»»

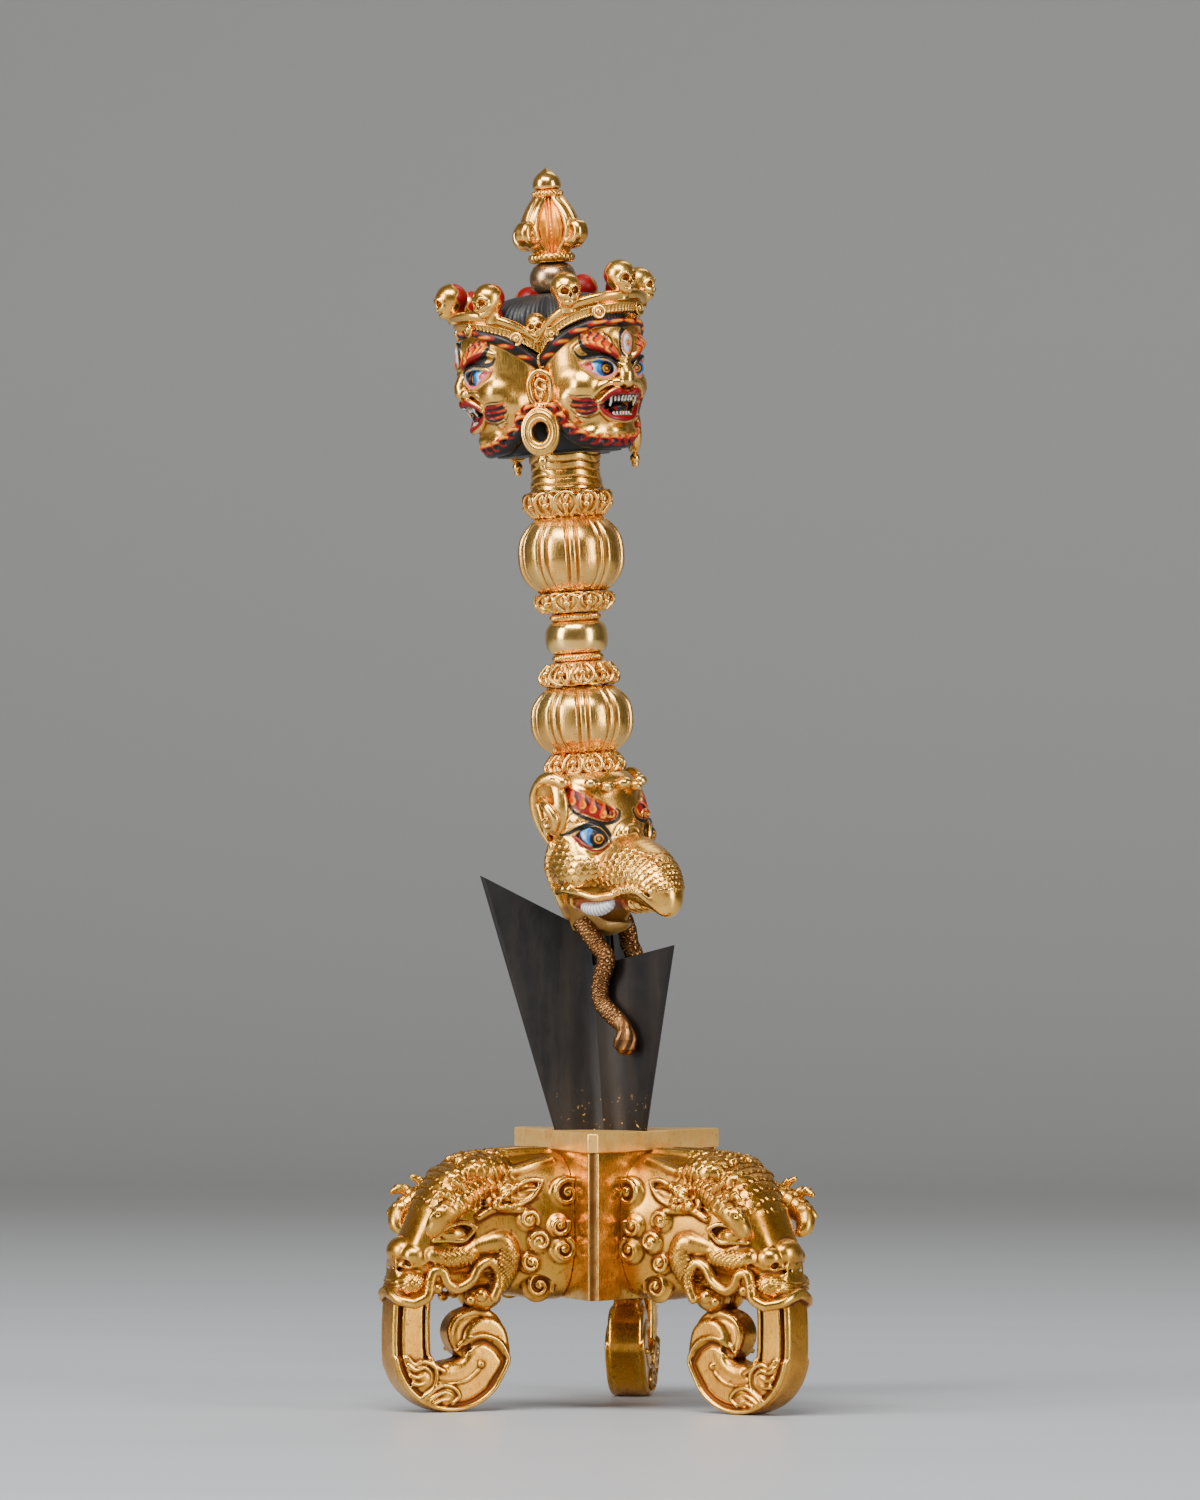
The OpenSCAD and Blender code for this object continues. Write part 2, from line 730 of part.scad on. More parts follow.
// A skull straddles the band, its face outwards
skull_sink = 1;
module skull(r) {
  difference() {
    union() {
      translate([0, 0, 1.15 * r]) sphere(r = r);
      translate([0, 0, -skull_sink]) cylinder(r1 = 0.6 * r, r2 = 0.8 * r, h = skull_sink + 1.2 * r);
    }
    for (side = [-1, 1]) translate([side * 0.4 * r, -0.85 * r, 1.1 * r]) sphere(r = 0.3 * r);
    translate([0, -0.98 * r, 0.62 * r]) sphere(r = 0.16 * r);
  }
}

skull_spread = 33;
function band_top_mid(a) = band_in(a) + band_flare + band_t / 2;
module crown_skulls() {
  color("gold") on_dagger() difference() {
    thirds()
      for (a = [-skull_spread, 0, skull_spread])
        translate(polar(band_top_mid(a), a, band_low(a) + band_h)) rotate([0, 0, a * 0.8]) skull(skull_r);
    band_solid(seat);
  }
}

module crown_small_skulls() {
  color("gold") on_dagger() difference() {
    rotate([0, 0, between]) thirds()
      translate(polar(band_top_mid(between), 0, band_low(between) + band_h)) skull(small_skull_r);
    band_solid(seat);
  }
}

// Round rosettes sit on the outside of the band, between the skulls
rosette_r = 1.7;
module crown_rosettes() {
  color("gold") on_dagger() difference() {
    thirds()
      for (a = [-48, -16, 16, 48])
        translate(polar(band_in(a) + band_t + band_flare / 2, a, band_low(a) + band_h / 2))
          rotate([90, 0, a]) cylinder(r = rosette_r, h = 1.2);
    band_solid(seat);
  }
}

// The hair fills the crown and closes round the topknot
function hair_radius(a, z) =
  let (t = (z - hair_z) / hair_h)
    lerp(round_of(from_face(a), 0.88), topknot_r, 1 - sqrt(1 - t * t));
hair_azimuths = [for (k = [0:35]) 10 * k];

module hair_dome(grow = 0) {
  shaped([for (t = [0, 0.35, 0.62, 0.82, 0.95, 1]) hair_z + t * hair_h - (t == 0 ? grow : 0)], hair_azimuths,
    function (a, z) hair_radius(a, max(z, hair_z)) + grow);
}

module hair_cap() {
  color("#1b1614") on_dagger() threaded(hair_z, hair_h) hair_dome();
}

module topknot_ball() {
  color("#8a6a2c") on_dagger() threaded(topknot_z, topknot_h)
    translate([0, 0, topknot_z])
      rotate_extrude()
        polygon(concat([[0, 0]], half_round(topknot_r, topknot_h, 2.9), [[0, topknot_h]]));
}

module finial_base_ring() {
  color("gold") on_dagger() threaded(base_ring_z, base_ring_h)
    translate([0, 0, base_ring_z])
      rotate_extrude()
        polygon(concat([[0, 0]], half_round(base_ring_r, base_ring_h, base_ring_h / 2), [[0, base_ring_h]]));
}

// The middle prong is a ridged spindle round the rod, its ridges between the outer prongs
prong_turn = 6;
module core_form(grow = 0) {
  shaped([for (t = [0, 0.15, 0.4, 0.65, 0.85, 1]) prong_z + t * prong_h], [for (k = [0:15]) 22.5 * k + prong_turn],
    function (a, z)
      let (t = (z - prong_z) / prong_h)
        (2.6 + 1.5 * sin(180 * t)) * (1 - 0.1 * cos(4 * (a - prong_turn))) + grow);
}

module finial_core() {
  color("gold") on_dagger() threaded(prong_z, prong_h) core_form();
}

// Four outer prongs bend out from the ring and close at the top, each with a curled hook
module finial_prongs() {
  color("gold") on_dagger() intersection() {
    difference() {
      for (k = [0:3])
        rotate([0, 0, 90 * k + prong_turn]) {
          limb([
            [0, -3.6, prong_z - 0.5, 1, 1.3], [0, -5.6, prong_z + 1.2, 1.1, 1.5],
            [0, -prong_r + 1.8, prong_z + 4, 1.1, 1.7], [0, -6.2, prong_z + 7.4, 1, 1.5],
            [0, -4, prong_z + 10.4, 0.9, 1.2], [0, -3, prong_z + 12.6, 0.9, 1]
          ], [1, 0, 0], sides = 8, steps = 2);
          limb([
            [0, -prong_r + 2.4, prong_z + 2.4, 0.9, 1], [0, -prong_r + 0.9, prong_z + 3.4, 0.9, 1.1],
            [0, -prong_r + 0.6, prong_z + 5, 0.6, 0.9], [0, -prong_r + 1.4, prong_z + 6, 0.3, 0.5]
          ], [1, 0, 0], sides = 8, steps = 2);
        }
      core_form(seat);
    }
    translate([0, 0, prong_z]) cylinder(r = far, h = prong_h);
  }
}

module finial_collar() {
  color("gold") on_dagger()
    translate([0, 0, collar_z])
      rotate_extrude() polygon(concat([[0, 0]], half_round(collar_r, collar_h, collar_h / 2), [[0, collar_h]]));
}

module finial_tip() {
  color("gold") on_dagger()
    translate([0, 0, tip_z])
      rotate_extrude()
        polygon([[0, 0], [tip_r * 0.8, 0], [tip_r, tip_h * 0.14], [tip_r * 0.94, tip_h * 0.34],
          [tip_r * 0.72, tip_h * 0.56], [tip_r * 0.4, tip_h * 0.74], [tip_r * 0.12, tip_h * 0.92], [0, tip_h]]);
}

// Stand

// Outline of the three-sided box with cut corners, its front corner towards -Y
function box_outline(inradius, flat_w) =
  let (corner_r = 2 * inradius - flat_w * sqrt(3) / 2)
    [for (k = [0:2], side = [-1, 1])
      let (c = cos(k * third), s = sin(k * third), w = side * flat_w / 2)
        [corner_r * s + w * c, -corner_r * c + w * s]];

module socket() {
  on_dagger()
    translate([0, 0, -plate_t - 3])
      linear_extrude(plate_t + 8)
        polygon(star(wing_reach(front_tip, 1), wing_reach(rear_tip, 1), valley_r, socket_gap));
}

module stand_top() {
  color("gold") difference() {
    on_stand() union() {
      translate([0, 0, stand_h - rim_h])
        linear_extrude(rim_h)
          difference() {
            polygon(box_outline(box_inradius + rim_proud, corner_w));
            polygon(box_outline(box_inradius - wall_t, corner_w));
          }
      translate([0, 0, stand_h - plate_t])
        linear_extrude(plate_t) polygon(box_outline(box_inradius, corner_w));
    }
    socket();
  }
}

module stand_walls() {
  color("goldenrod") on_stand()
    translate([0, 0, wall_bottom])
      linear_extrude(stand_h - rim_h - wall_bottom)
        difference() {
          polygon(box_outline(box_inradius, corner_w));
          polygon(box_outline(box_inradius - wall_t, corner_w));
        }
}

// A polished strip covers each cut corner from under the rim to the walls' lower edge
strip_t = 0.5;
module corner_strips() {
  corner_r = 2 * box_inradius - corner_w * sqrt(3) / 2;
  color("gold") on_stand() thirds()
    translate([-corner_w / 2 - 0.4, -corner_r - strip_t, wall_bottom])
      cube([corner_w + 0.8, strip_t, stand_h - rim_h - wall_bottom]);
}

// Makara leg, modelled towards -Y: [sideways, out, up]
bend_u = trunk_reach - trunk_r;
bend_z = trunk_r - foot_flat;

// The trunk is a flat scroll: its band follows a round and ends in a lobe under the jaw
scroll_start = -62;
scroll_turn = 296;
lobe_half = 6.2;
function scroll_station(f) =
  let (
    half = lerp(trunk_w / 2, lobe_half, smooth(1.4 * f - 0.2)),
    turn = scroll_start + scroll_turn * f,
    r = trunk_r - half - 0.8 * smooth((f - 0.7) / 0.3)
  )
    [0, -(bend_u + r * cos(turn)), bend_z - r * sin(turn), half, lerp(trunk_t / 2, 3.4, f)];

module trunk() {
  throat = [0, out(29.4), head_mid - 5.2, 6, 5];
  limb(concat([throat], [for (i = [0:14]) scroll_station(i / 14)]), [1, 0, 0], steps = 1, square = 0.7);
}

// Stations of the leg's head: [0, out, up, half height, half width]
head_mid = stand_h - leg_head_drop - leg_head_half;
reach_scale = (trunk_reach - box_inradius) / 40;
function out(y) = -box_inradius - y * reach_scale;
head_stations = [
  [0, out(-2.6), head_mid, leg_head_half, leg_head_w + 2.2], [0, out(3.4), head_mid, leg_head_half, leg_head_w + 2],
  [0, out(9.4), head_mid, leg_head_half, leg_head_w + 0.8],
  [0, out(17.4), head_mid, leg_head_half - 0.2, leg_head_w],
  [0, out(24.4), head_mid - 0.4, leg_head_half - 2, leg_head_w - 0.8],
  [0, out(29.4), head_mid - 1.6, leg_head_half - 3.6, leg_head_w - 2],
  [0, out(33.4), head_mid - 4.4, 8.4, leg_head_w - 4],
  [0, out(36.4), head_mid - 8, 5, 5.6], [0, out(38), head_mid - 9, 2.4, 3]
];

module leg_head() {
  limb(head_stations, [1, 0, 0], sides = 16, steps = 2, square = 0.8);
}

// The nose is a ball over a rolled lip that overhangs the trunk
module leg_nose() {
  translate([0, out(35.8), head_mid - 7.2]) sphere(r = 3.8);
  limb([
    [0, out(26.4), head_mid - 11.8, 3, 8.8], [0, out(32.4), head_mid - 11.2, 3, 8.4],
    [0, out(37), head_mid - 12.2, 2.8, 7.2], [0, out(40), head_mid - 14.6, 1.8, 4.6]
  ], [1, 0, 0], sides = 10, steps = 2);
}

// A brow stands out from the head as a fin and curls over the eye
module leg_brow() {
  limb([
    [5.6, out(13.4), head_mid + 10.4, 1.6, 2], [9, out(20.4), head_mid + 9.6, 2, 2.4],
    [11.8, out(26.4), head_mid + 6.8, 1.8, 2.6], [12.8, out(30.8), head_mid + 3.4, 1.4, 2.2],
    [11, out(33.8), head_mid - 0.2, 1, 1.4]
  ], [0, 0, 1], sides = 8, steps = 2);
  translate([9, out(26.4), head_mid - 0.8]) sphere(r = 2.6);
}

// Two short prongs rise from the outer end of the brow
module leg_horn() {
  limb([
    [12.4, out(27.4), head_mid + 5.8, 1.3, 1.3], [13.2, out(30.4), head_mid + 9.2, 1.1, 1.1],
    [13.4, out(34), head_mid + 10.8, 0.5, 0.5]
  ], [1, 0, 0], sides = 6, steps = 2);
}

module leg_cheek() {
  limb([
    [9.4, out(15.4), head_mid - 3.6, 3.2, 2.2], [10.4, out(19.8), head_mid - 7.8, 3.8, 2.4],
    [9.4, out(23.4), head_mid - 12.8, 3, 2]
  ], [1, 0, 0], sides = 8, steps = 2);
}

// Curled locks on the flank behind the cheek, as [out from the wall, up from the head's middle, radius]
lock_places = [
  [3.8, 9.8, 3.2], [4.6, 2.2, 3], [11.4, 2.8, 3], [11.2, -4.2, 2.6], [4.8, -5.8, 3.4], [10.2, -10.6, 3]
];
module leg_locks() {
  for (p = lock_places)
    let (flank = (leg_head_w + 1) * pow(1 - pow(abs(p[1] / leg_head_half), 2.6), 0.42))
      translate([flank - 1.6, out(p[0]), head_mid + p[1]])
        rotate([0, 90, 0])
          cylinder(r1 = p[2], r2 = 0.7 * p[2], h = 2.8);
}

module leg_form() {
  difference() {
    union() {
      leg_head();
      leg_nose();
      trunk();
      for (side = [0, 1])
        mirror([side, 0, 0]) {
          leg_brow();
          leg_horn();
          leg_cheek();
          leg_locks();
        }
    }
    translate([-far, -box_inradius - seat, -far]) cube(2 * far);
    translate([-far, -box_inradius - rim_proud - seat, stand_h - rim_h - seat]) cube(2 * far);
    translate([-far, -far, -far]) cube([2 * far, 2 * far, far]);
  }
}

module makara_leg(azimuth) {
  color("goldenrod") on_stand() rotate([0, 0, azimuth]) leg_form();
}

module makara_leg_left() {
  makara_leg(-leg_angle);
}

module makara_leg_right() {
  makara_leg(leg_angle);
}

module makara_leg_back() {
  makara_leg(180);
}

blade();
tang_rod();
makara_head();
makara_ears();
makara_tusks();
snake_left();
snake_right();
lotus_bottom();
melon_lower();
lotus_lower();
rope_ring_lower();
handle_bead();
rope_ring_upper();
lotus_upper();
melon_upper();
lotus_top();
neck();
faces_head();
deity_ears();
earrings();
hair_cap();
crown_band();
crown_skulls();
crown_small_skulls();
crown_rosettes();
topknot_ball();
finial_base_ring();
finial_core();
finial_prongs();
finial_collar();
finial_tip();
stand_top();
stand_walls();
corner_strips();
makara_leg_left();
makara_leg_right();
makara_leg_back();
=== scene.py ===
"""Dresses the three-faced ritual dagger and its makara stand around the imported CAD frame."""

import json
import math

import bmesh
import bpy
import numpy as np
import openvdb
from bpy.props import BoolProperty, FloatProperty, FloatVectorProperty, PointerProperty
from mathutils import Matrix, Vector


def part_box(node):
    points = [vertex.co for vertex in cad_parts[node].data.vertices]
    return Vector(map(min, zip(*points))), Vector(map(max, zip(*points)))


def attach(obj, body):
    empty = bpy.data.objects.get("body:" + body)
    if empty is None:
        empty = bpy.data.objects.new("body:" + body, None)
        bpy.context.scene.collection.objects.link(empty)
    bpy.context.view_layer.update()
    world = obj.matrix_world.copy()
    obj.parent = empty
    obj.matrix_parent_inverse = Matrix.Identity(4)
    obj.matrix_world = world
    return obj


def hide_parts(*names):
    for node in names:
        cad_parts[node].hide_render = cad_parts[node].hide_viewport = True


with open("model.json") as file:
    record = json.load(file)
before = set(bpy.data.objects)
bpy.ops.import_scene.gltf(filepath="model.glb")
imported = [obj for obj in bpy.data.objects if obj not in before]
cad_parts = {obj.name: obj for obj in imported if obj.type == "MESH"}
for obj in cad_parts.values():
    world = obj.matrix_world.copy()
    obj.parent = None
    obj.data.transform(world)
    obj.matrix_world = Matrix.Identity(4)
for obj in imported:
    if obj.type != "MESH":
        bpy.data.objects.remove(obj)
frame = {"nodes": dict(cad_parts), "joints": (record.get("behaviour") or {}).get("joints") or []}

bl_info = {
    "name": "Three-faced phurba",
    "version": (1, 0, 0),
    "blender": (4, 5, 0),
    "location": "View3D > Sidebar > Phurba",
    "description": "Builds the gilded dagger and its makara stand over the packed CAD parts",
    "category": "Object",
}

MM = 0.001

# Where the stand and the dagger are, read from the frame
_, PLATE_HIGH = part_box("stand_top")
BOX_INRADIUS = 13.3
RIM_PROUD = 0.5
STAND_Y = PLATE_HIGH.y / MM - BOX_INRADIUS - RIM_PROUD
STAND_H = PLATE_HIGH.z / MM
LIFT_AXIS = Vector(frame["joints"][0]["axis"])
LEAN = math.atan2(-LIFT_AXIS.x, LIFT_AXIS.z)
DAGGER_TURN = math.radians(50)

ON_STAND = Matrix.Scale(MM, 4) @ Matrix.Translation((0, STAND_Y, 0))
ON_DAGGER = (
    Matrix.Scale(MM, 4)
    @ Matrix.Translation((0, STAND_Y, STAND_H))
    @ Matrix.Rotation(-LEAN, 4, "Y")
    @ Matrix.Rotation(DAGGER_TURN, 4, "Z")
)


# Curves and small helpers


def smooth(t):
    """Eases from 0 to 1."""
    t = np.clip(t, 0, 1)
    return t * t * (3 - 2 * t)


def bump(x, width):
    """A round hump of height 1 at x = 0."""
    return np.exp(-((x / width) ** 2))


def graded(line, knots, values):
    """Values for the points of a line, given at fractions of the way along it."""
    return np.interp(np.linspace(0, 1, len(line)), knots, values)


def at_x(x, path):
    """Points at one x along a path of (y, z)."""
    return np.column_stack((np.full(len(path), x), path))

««

● Set task: The lines to transcribe begin at the line with "deity_ears();" and end at the line with "bpy.data.objects.remove(obj)"; copy them exactly, both ends included.

● Result:
deity_ears();
earrings();
hair_cap();
crown_band();
crown_skulls();
crown_small_skulls();
crown_rosettes();
topknot_ball();
finial_base_ring();
finial_core();
finial_prongs();
finial_collar();
finial_tip();
stand_top();
stand_walls();
corner_strips();
makara_leg_left();
makara_leg_right();
makara_leg_back();
=== scene.py ===
"""Dresses the three-faced ritual dagger and its makara stand around the imported CAD frame."""

import json
import math

import bmesh
import bpy
import numpy as np
import openvdb
from bpy.props import BoolProperty, FloatProperty, FloatVectorProperty, PointerProperty
from mathutils import Matrix, Vector


def part_box(node):
    points = [vertex.co for vertex in cad_parts[node].data.vertices]
    return Vector(map(min, zip(*points))), Vector(map(max, zip(*points)))


def attach(obj, body):
    empty = bpy.data.objects.get("body:" + body)
    if empty is None:
        empty = bpy.data.objects.new("body:" + body, None)
        bpy.context.scene.collection.objects.link(empty)
    bpy.context.view_layer.update()
    world = obj.matrix_world.copy()
    obj.parent = empty
    obj.matrix_parent_inverse = Matrix.Identity(4)
    obj.matrix_world = world
    return obj


def hide_parts(*names):
    for node in names:
        cad_parts[node].hide_render = cad_parts[node].hide_viewport = True


with open("model.json") as file:
    record = json.load(file)
before = set(bpy.data.objects)
bpy.ops.import_scene.gltf(filepath="model.glb")
imported = [obj for obj in bpy.data.objects if obj not in before]
cad_parts = {obj.name: obj for obj in imported if obj.type == "MESH"}
for obj in cad_parts.values():
    world = obj.matrix_world.copy()
    obj.parent = None
    obj.data.transform(world)
    obj.matrix_world = Matrix.Identity(4)
for obj in imported:
    if obj.type != "MESH":
        bpy.data.objects.remove(obj)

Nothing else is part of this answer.